16. The method according to claim 13, wherein microwave annealing the membrane comprises subjecting the cast membrane to microwave radiation that preferentially excites a liquid component of the solution.

17. The method according to claim 13, wherein microwave annealing the cast membrane comprises subjecting the cast membrane to microwave radiation that preferentially excites water in the solution.

18. The method according to claim 13, wherein microwave annealing the cast membrane comprises subjecting the cast membrane to microwave radiation that preferentially excites functional groups of the polymer of the solution.

19. The method according to claim 13, wherein microwave annealing the cast membrane comprises microwave annealing the cast membrane in accordance with a continuous manufacturing process.

20. The method according to claim 13, wherein:

coating the solution or suspension comprises coating the solution on a liner; and

microwave annealing the cast membrane comprises microwave annealing the cast membrane with the cast membrane on the liner.

21. A membrane electrode assembly comprising the membrane produced by the method of claim 13.

22. A fuel cell comprising a membrane electrode assembly, the membrane of the membrane electrode assembly produced by the method of claim 13.
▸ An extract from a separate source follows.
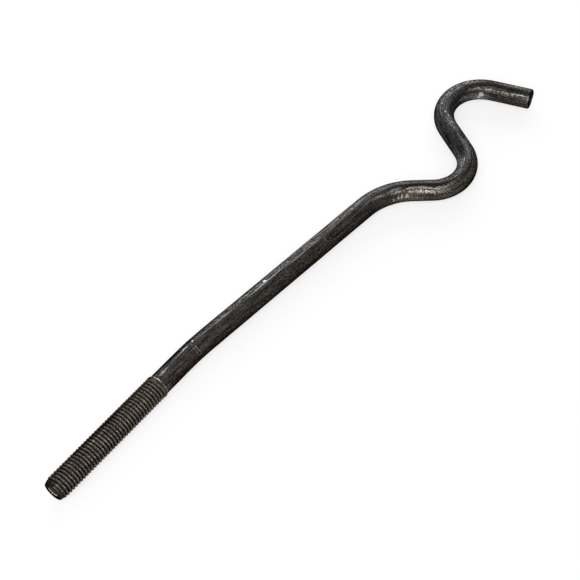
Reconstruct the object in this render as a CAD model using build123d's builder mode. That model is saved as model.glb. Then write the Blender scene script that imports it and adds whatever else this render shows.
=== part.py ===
"""Bent anchor bolt, cast into concrete: one round steel bar, threaded at one end, with an S-shaped hook.

The bolt lies flat. Its origin is the centre of the threaded end's face, +X runs along the thread
towards the hook, the hook swings out to -Y, and +Z is up. All sizes are in millimetres.
"""
import math
import os

from build123d import *

# Round bar, drawn to the pitch diameter of its thread
SHANK_DIAMETER = 14.4

# Rolled 5/8 in coarse thread, right-handed: rolling pushes the crests out past the bar and presses the roots in
THREAD_DIAMETER = 15.8
ROOT_DIAMETER = 13.0
THREAD_PITCH = 25.4 / 11
THREAD_LENGTH = 93.0
THREAD_START = 70.0  # turn round the bar where a crest meets the end, from its +Y side towards +Z
POINT_CHAMFER = 1.5  # at the end where the nut starts
SHOULDER_CHAMFER = 0.6  # where the thread runs out on the bar

# Offset bend beside the thread
THREADED_RUN = 114.4
OFFSET_ANGLE = 5.5
OFFSET_RADIUS = 236.0

# S-shaped hook: three bends, each after its straight run. Radii are to the bar's centreline.
SHANK_RUN = 149.7
KNEE_ANGLE = 44.7
KNEE_RADIUS = 48.0
KNEE_RUN = 13.4
HEEL_ANGLE = 111.0
HEEL_RADIUS = 26.5
HEEL_RUN = 22.4
CROWN_ANGLE = 130.6
CROWN_RADIUS = 28.3
TAIL_RUN = 29.0
TAIL_CHAMFER = 0.7  # edge left by the shear

# Line stamped across the bar, to which the bolt is sunk into the concrete
SETTING_LINE_DISTANCE = 127.0
SETTING_LINE_DEPTH = 0.5
SETTING_LINE_WIDTH = 1.0
SETTING_LINE_ARC = 130.0
SETTING_LINE_START = -10.0  # turn round the bar where the line starts, from its +Y side towards +Z

# How far a cutting profile or a blank stands clear of the surface that it cuts or holds
CUT_CLEARANCE = 0.2

shank_radius = SHANK_DIAMETER / 2
thread_radius = THREAD_DIAMETER / 2


def bar_bends():
    """Each bend's straight run, radius and angle, in order. A bend to the left is positive."""
    yield THREADED_RUN, OFFSET_RADIUS, -OFFSET_ANGLE
    yield SHANK_RUN, KNEE_RADIUS, -KNEE_ANGLE
    yield KNEE_RUN, HEEL_RADIUS, HEEL_ANGLE
    yield HEEL_RUN, CROWN_RADIUS, -CROWN_ANGLE


# Centreline of the bar: straight runs joined by tangent arcs
with BuildLine() as centreline:
    run_start = Vector(0, 0, 0)
    heading = Vector(1, 0, 0)
    for run, radius, angle in bar_bends():
        straight = Line(run_start, run_start + heading * run)
        bend = JernArc(start=straight @ 1, tangent=heading, radius=radius, arc_size=angle)
        run_start = bend @ 1
        heading = bend % 1
    Line(run_start, run_start + heading * TAIL_RUN)
bar_path = centreline.wire()

# Cutter of the setting line: a shallow V, swung part of the way round the bar
line_centre = bar_path.position_at(SETTING_LINE_DISTANCE, position_mode=PositionMode.LENGTH)
line_heading = bar_path.tangent_at(SETTING_LINE_DISTANCE, position_mode=PositionMode.LENGTH)
bar_axis_there = Axis(line_centre, line_heading)
left_side = Vector(0, 0, 1).cross(line_heading)
line_start_side = left_side.rotate(Axis((0, 0, 0), line_heading), SETTING_LINE_START)
with BuildPart() as setting_line_cutter:
    with BuildSketch(Plane(line_centre, x_dir=line_heading, z_dir=line_heading.cross(line_start_side))):
        Polygon(
            (-SETTING_LINE_WIDTH / 2, shank_radius + CUT_CLEARANCE),
            (SETTING_LINE_WIDTH / 2, shank_radius + CUT_CLEARANCE),
            (0, shank_radius - SETTING_LINE_DEPTH),
            align=None,
        )
    revolve(axis=bar_axis_there, revolution_arc=SETTING_LINE_ARC)



def thread_turn(diameter, turns_along):
    """One turn of the thread's helix, at so many turns from the bolt's end."""
    turn = Edge.make_helix(pitch=THREAD_PITCH, height=THREAD_PITCH, radius=diameter / 2)
    return turn.rotate(Axis.Y, 90).rotate(Axis.X, 90 + THREAD_START).moved(Pos(X=turns_along * THREAD_PITCH))


# The thread's surface: two flanks to each turn, meeting in a sharp crest and a sharp root.
# It runs past both ends of the threaded length.
turns_past_end = 2
thread_flanks = []
for turn in range(-turns_past_end, math.ceil(THREAD_LENGTH / THREAD_PITCH) + turns_past_end):
    crest = thread_turn(THREAD_DIAMETER, turn)
    root = thread_turn(ROOT_DIAMETER, turn + 1 / 2)
    next_crest = thread_turn(THREAD_DIAMETER, turn + 1)
    thread_flanks.append(Face.make_surface_from_curves(crest, root))
    thread_flanks.append(Face.make_surface_from_curves(root, next_crest))
thread_surface = Shell(Face.sew_faces(thread_flanks)[0])

# Turned blank of the threaded length, a little thicker than the crests, with its point and its shoulder.
# The thread's surface splits it, and what lies within that surface is the threaded end.
blank_radius = thread_radius + CUT_CLEARANCE
with BuildPart() as thread_blank:
    with BuildSketch(Plane.XZ):
        Polygon(
            (0, 0),
            (0, thread_radius - POINT_CHAMFER),
            (POINT_CHAMFER + CUT_CLEARANCE, blank_radius),
            (THREAD_LENGTH - SHOULDER_CHAMFER, blank_radius),
            (THREAD_LENGTH, shank_radius),
            (THREAD_LENGTH, 0),
            align=None,
        )
    revolve(axis=Axis.X)
threaded_end = thread_blank.part.split(thread_surface, keep=Keep.ALL).sort_by(SortBy.VOLUME)[-1]

with BuildPart() as anchor_bolt:
    # The bar, bent cold along its centreline and sheared off at the tail
    with BuildSketch(Plane.YZ):
        Circle(shank_radius)
    sweep(path=bar_path)
    tail_face = anchor_bolt.faces().filter_by(GeomType.PLANE).sort_by(Axis.X)[-1]
    chamfer(tail_face.edges(), TAIL_CHAMFER)
    add(setting_line_cutter.part, mode=Mode.SUBTRACT)

    # The threaded end takes the place of the bar there
    split(bisect_by=Plane(origin=(THREAD_LENGTH, 0, 0), z_dir=(1, 0, 0)))
    add(threaded_end)

os.makedirs("parts", exist_ok=True)
anchor_bolt.part.label = "anchor_bolt"
export_step(anchor_bolt.part, "parts/anchor_bolt.step")
print(f"bar length {bar_path.length:.1f} mm, volume {anchor_bolt.part.volume:.0f} mm3")
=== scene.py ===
import math

import bpy
from mathutils import Matrix, Vector, noise


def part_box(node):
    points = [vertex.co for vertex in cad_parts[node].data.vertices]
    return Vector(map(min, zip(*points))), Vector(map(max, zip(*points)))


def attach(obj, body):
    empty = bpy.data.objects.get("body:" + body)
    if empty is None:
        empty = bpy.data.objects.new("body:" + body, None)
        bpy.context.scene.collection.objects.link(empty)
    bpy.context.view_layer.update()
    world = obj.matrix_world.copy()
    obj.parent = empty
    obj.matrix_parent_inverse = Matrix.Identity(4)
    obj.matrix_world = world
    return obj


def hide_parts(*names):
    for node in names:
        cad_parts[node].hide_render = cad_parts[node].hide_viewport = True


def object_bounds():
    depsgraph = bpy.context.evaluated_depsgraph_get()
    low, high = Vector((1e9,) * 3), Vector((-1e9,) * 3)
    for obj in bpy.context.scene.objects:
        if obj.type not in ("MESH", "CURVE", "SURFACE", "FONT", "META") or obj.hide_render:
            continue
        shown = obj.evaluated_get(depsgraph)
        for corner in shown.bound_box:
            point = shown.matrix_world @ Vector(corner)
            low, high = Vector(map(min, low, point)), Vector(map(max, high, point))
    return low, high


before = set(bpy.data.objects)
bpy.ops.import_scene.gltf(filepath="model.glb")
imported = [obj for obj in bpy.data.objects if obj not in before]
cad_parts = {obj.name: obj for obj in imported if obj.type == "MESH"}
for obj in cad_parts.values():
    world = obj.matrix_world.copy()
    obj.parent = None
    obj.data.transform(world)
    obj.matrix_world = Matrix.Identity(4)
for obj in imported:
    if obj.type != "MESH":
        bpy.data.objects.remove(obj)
cad_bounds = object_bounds()

# ---------------------------------------------------------------------------------------------
# The bolt: one round bar of black steel, hot-rolled and cut to length in a shear. One end was
# rolled between dies into a coarse thread, and the rest was bent cold round pins into the long
# neck, the knee, the heel and the crown of an S-shaped hook.
# ---------------------------------------------------------------------------------------------

MM = 0.001

# The crests stop a micrometre inside the solid, so that none stands out of it
box_low, box_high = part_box("anchor_bolt")
crest_radius = min(box_high[2], -box_low[2]) / MM - 0.001
shank_radius = 7.2

# Each straight run of the bar, then the bend after it: its radius to the bar's middle, and how many
# degrees it turns to the left
bar_runs = (114.4, 149.7, 13.4, 22.4, 29.0)
bend_radii = (236.0, 48.0, 26.5, 28.3)
bend_angles = (-5.5, -44.7, 111.0, -130.6)


def bar_pieces():
    """Yield each run and bend: where it starts along the bar, its length, point, heading, curvature."""
    along = 0.0
    point = Vector((0.0, 0.0, 0.0))
    heading = 0.0
    for number, run in enumerate(bar_runs):
        yield along, run, point.copy(), heading, 0.0
        along += run
        point += Vector((math.cos(heading), math.sin(heading), 0.0)) * run
        if number == len(bend_radii):
            return
        turn = math.radians(bend_angles[number])
        radius = bend_radii[number]
        yield along, abs(turn) * radius, point.copy(), heading, math.copysign(1 / radius, turn)
        along += abs(turn) * radius
        chord = 2 * radius * math.sin(abs(turn) / 2)
        point += Vector((math.cos(heading + turn / 2), math.sin(heading + turn / 2), 0.0)) * chord
        heading += turn


bar_route = tuple(bar_pieces())
bar_length = bar_route[-1][0] + bar_route[-1][1]


def on_centreline(along):
    """The centreline's point, and its heading, at a distance along the bar."""
    for start, length, point, heading, curvature in bar_route:
        if along <= start + length:
            break
    travelled = along - start
    turn = travelled * curvature
    chord = 2 * math.sin(turn / 2) / curvature if curvature else travelled
    middle = heading + turn / 2
    return point + Vector((math.cos(middle), math.sin(middle), 0.0)) * chord, heading + turn


def smooth(value, low, high):
    """0 below low, 1 above high, and an even S-curve between them."""
    share = min(1.0, max(0.0, (value - low) / (high - low)))
    return share * share * (3 - 2 * share)


# Angles round the bar start at its left side and go over its top. Points lie in columns round it
columns = 96


def column_angle(column):
    """The angle round the bar at which a column of points lies."""
    return 2 * math.pi * column / columns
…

23. A sub-assembly for use in manufacturing a membrane electrode assembly of a fuel cell, comprising:

a membrane comprising an ion-containing polymer; and

a liner in contact with the membrane, the liner having an upper use temperature about equal to or less than a film forming temperature associated with the membrane.

24. The sub-assembly of claim 23, wherein the membrane comprises a proton exchange membrane.

25. The sub-assembly of claim 23, wherein the liner comprises a polyolefin.

26. The sub-assembly of claim 23, wherein the liner is formed from a material selected from the group consisting of polyesters, polyethylenenaphthalates, polyimides, and fluoropolymers.

27. The sub-assembly of claim 23, wherein the film forming temperature ranges from about 80° C. to about 300° C.